BAKU, Azerbaijan, Sept.30. In the longer term, the damage to the Nord Stream pipelines will render the imports usable for the foreseeable future, Trend reports via Fitch Solutions.
“Given the current state of relations with the West and our view for a protracted frozen conflict, new investment to repair the lines seems unlikely as reliance on Russian natural gas is set wane as new supply routes evolve and shifts in market share become permanent. While the loss of Nord Stream 1 will limit any supply upside surprise for this upcoming winter, the loss of the imports via these routes had been largely expected over the next several winters,” reads the latest report from Fitch Solutions.

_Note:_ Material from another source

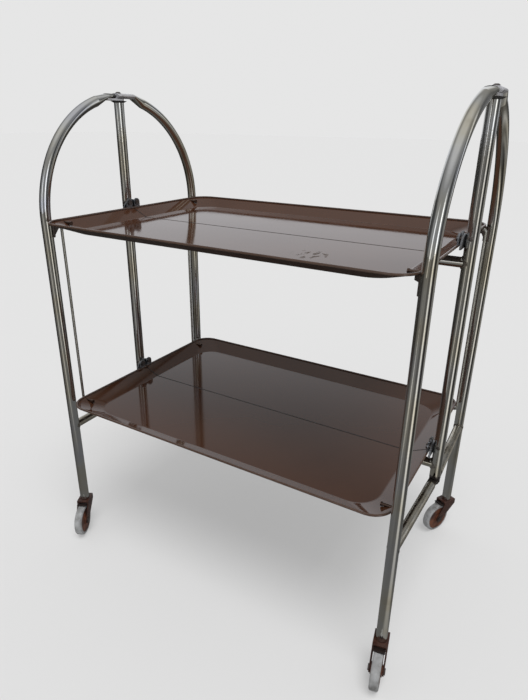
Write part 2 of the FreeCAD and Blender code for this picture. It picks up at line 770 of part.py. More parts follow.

The report reveals that natural gas prices in Europe responded by climbing higher with Dutch TTF front month prices currently 15.3 percent higher than Monday’s closing price, while UK NBP front month prices are up 17 percent.
“Despite no imports coming through the damaged pipelines the risk to near-term gas flows has risen sharply on fears that further sabotage could occur on critical gas import pipelines. In the Baltic Sea this includes the newly inaugurated Baltic Pipeline which opened on Tuesday delivering natural gas between Norway and Poland, and whose route lies just south of Bornholm island.
The Baltic Pipeline has capacity for up to 10bcm of natural gas annually, although the current deliveries will only total 2.4bcm a year based on the current 10-year sales agreement with Equinor, the upstream supplier. The possibility of additional acts of sabotage on critical infrastructure is a growing risk that would raise the risk of tipping the war into a wider regional conflict.”